A reviewing court will not disturb a sentence unless the trial court has abused its discretion. People v. Streit, 142 Ill. 2d 13, 19 (1991); People v. Shields, 298 Ill. App. 3d 943, 951 (1998). A sentence within the statutory limits will not be overturned on appeal unless it is manifestly disproportionate to the nature of the offense. People v. Luckett, 295 Ill. App. 3d 342, 349 (1998). A sentence is presumptively correct, and only where such presumption has been rebutted by an affirmative showing of error will a reviewing court find that the trial court abused its discretion. People v. Luna, 234 Ill. App. 3d 544, 550-51 (1992).

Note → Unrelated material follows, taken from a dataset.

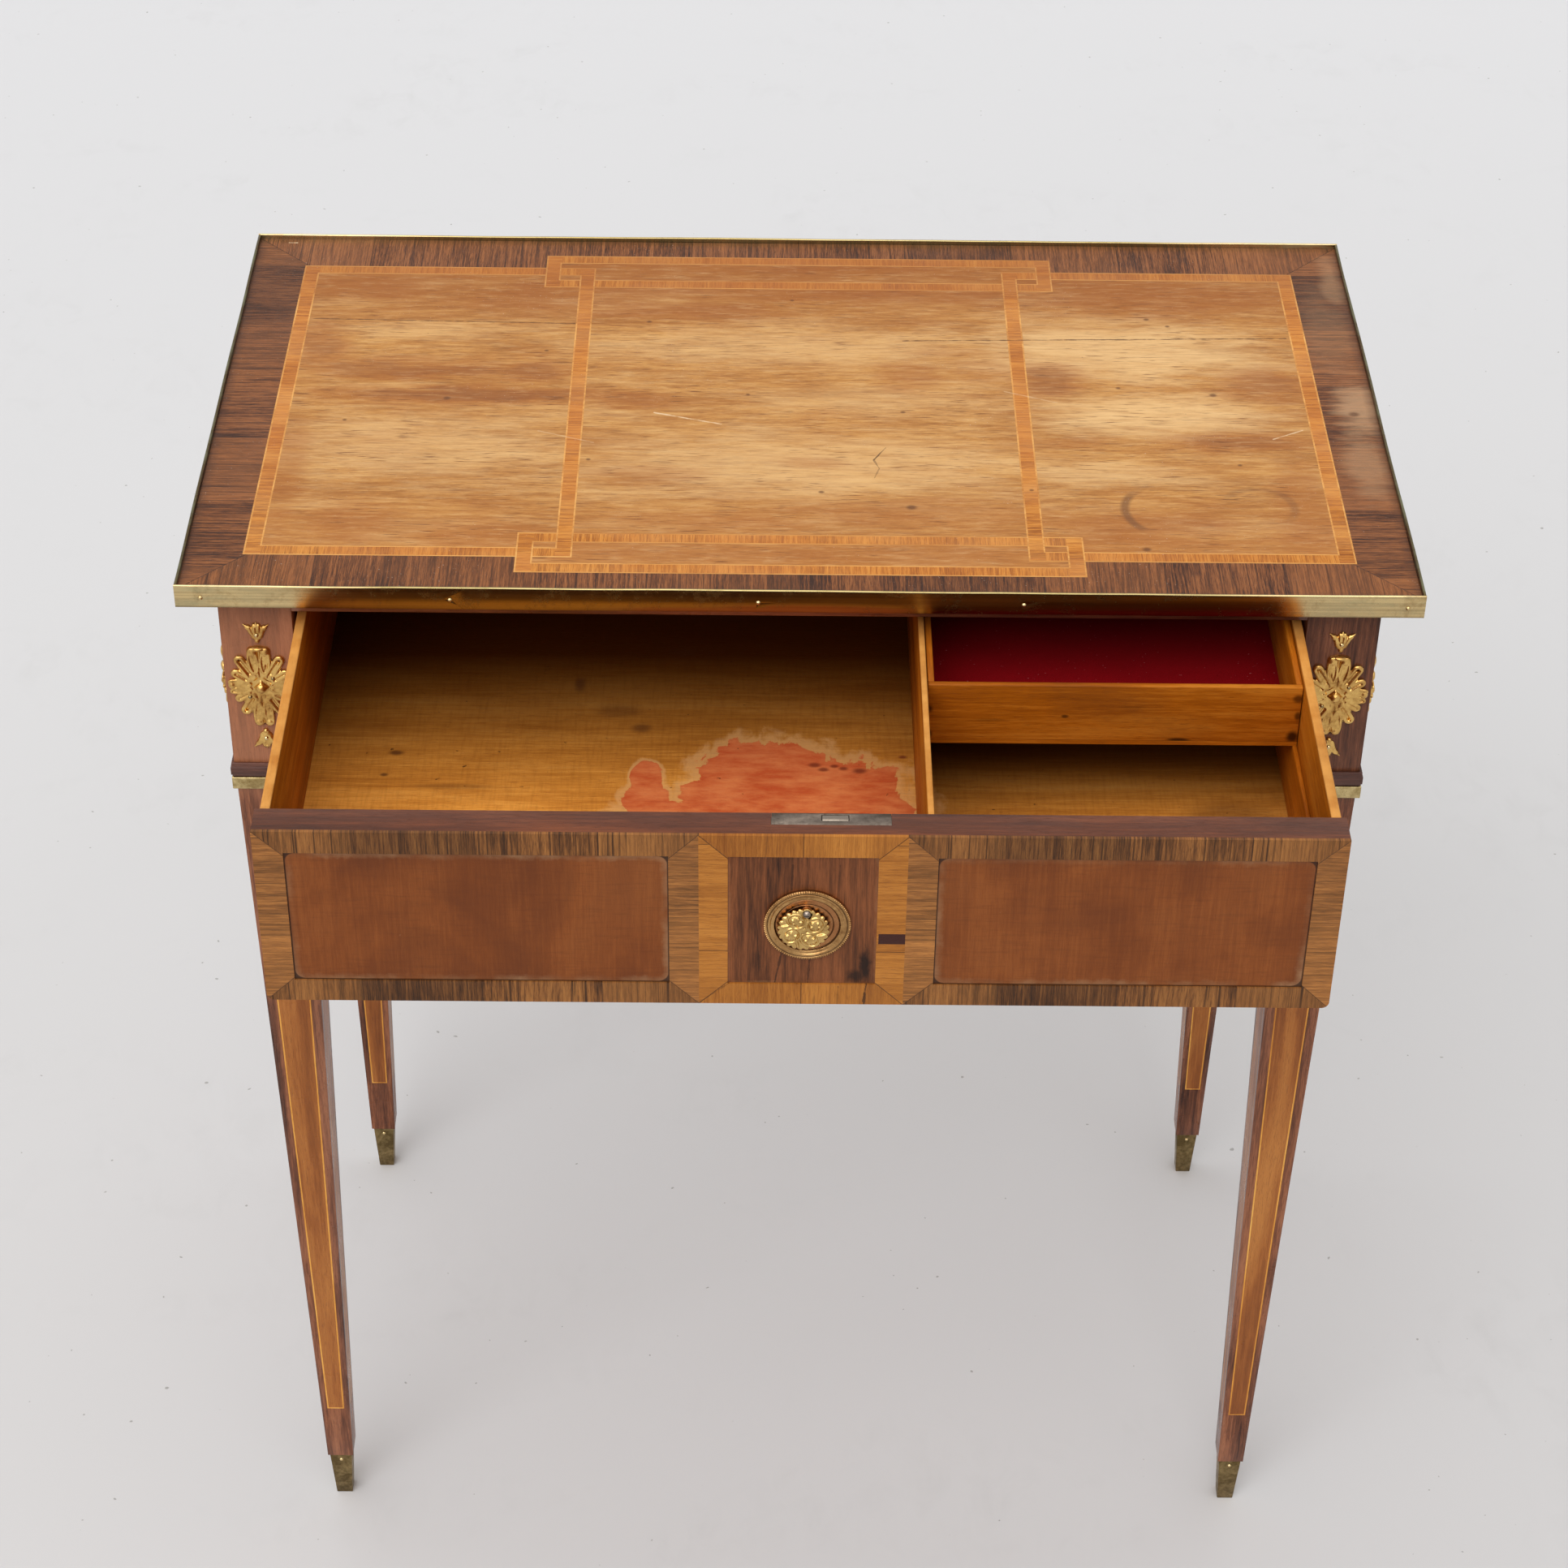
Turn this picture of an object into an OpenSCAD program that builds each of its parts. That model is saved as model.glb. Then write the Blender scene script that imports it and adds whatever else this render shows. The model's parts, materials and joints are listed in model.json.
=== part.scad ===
// Small veneered work table with one drawer, brass rim, gilt mounts and tapered legs.
// Millimetres. Origin on the floor under the middle of the table. +X right, +Y back, +Z up.
// The drawer is drawn partly open and the tray is pushed to the back of its compartment.

/* [Overall] */
// Height from the floor to the top of the brass rim
table_height = 760; // [700:1:820]
// Length of the wooden top from left to right, without its rim
top_length = 670; // [640:1:900]
// Depth of the wooden top from front to back, without its rim
top_depth = 386; // [376:1:480]
// How far the ends of the top stand past the leg blocks
end_overhang = 18.1; // [12:0.1:40]
// How far the front and back of the top stand past the leg blocks
front_overhang = 14.8; // [12:0.1:30]

/* [Top] */
// Thickness of the solid board of the top
board_thick = 10; // [8:0.5:18]
// Thickness of all veneers that lie flush
veneer_thick = 1; // [0.6:0.1:1.5]
// Width of the dark cross-grained border of the top at its ends
border_end = 31.2; // [24:0.1:50]
// Width of the dark cross-grained border of the top at front and back
border_front = 33.5; // [26:0.1:50]
// Width of an inlaid band with its two strings
band_w = 9.4; // [6:0.1:14]
// Width of one light string
string_w = 0.9; // [0.6:0.1:1.5]
// Length of an end frame of bands
end_frame_l = 179.1; // [150:0.1:220]
// How far a tab of bands reaches into an end frame
tab_reach = 30.8; // [15:0.1:45]
// Depth of a tab of bands
tab_d = 39; // [30:0.5:44]
// How far a tab stands past the end frames
tab_out = 15; // [11:0.5:20]

/* [Brass rim] */
// Height of the brass strip
rim_height = 14; // [13:0.5:18]
// Thickness of the brass strip
rim_thick = 1.5; // [1:0.1:3]
// How far the strip stands above the veneered surface
rim_lip = 3; // [1:0.5:6]
// Places of the front pins, as shares of half the length
front_pin_at = [-0.963, -0.563, -0.068, 0.359, 0.977];
// Number of pins along the back
back_pins = 5; // [2:1:8]
// Number of pins along each end
end_pins = 3; // [2:1:6]
// How far the outer pins of the back and the ends stand out, as a share of half the side
pin_reach = 0.95; // [0.8:0.01:0.97]
// Radius of a brass pin's round head
pin_head_r = 1.3; // [0.8:0.1:2]
// Radius of a brass pin's shank
pin_shank_r = 0.5; // [0.3:0.1:0.8]
// Length of a brass pin's shank
pin_shank_l = 5; // [3:0.5:8]

/* [Frieze] */
// Height of the frieze under the top
frieze_height = 126; // [110:1:150]
// Width of a square leg block
block_w = 39.8; // [34:0.2:50]
// Thickness of the frieze boards behind their veneer
apron_thick = 16; // [12:0.5:20]
// How far the cross-grained borders stand out from the boards
crossband_thick = 2; // [1.5:0.1:3]
// Width of the cross-grained borders at their sides
crossband_w = 15.3; // [10:0.1:22]
// Height of the cross-grained borders at top and bottom
crossband_h = 13.6; // [10:0.1:20]
// Length of a tenon
tenon_l = 14; // [8:0.5:18]
// Thickness of a tenon
tenon_thick = 7; // [5:0.5:9]
// Shoulder above and below a tenon
tenon_shoulder = 16; // [8:1:25]
// Height of the rail over the drawer
top_rail_h = 13.7; // [11:0.1:20]
// Depth of the rail over the drawer from front to back
top_rail_d = 28; // [22:1:36]
// Depth of the hidden rail behind the drawer front
low_rail_d = 20; // [14:1:30]
// Width of the drawer runners
runner_w = 19; // [12:1:30]
// Height that the drawer guides stand above the runners
guide_h = 28; // [15:1:40]
// Length of a glue block
glue_block_l = 44; // [20:1:60]
// Depth of a glue block, out from its apron
glue_block_d = 8; // [5:0.5:14]
// How far a glue block ends above the foot of the top rail, so that the drawer clears it
glue_block_up = 1.5; // [0.5:0.5:4]

/* [Legs] */
// Width of the leg just under the block
leg_top_w = 39; // [34:0.2:48]
// Width of the leg at its foot, above the brass shoe
leg_foot_w = 16.8; // [14:0.2:26]
// Thickness of the inlays in the legs
inlay_thick = 1; // [0.6:0.1:1.5]
// Height of the lower end of the leg inlay above the floor
inlay_low = 86.5; // [60:0.5:140]
// Gap between the drops of the collar and the leg inlay
inlay_top_gap = 16; // [6:1:60]
// Dark margin beside the inlay at its lower end
margin_low = 3.8; // [2.5:0.1:5]
// Dark margin beside the inlay at its upper end
margin_top = 7.1; // [5:0.1:10]

/* [Collars and shoes] */
// Height of the dark moulding at the foot of a block
moulding_h = 9.3; // [6:0.1:14]
// How far the moulding stands out
moulding_out = 2; // [1:0.1:4]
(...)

In Illinois, the sentence for a first degree murder conviction is 20 to 60 years' imprisonment. See 730 ILCS 5/5-8-1 (West 1998). Defendant's sentence of 45 years' imprisonment was within the legislative limitations. In sentencing defendant, the trial court stated "the defendant [did] not have significant prior criminal history." The trial court then noted that "[h]e was convicted by a jury of the first degree murder [of the victim]." The court then sentenced defendant to 45 years in prison. The record indicates that the weight that the trial court put upon the defendant's prior conviction was so insignificant that it did not lead to a greater sentence. Further, in the sentencing hearing, the State did not use defendant's prior conviction as a factor in aggravation. Based on the record, we find the trial court did not abuse its discretion in sentencing defendant. As such, the judgment of the trial court is affirmed.
Accordingly, the judgment of the trial court is affirmed.
CAMPBELL, P.J., and HARTIGAN, J., concur.